The new police service must be sharply distinct and radically different from institutional ethos, approach and outlook of the military. Military’s main function is to deal with external (real or perceived) enemy. The best thing it knows is to eventually ‘kill’ the enemy and ‘resolve’ the issue. Police’s main interface is with its own ilk; to save and protect lives, its own and of others at any cost.
Symbolically, a new outlook is needed with new uniform and new incentive structures.
The culture and image of police need to be changed altogether. For instance, thaanas may be renamed as the community support centres. These centres can house cafés and libraries on the premise so that young boys and girls frequent them and thus a new generation grows with a new image and experience of police. Such centres may only receive complaints and provide varied information to citizens. The inmates must not be detained here. Transit jails ought to be away from such centres and the public eye.

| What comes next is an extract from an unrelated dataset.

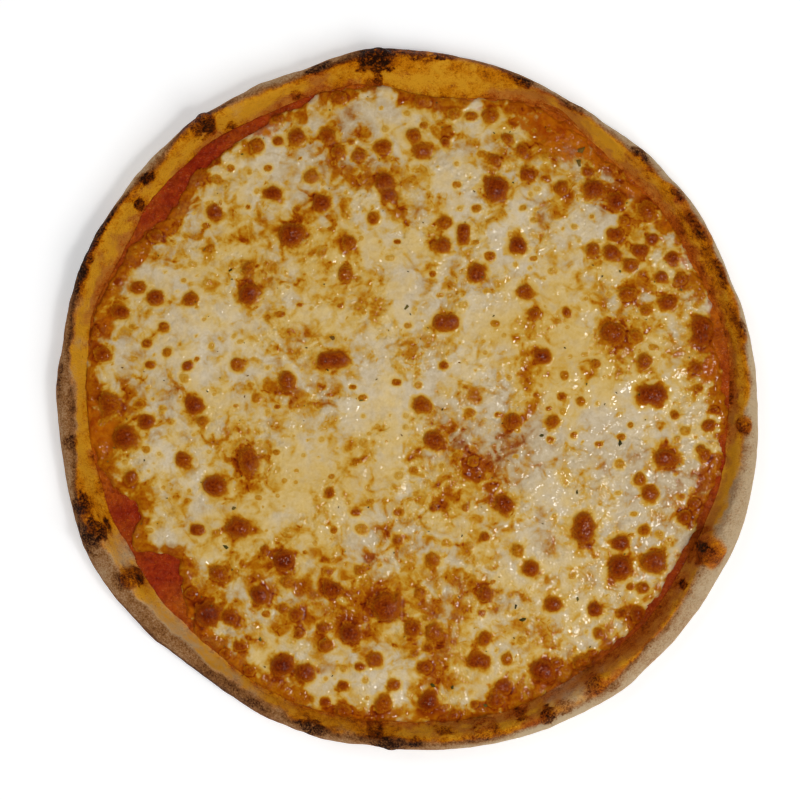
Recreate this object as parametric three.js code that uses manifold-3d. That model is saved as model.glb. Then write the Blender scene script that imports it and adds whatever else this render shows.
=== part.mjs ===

The police recruitment and training need to change as well. Technology can help in more efficient intelligence and pre-empting crimes. Along with fit and sturdy bodies, policemen and women need to have healthy, fit, perceptive and full of wit minds. We must have 40 per cent women in the new police service.
Police’s internal accountability mechanisms need to be stronger and fluent, and may incorporate citizens. Only after these are exhausted, the external entities may step in. Citizens’ incorporation at station level needs to be drawn from the immediate neighbourhoods, instead of nominal, elitist inclusion at the top.
Lastly, in the new police service we need to ensure that we have the right persons for the right job who are offered right set of incentives and the right set of training.
There has not been a better time to institute a new police than now. When police is absent, citizens suffer. Therefore the citizens need to push for a better and present police for their own sake.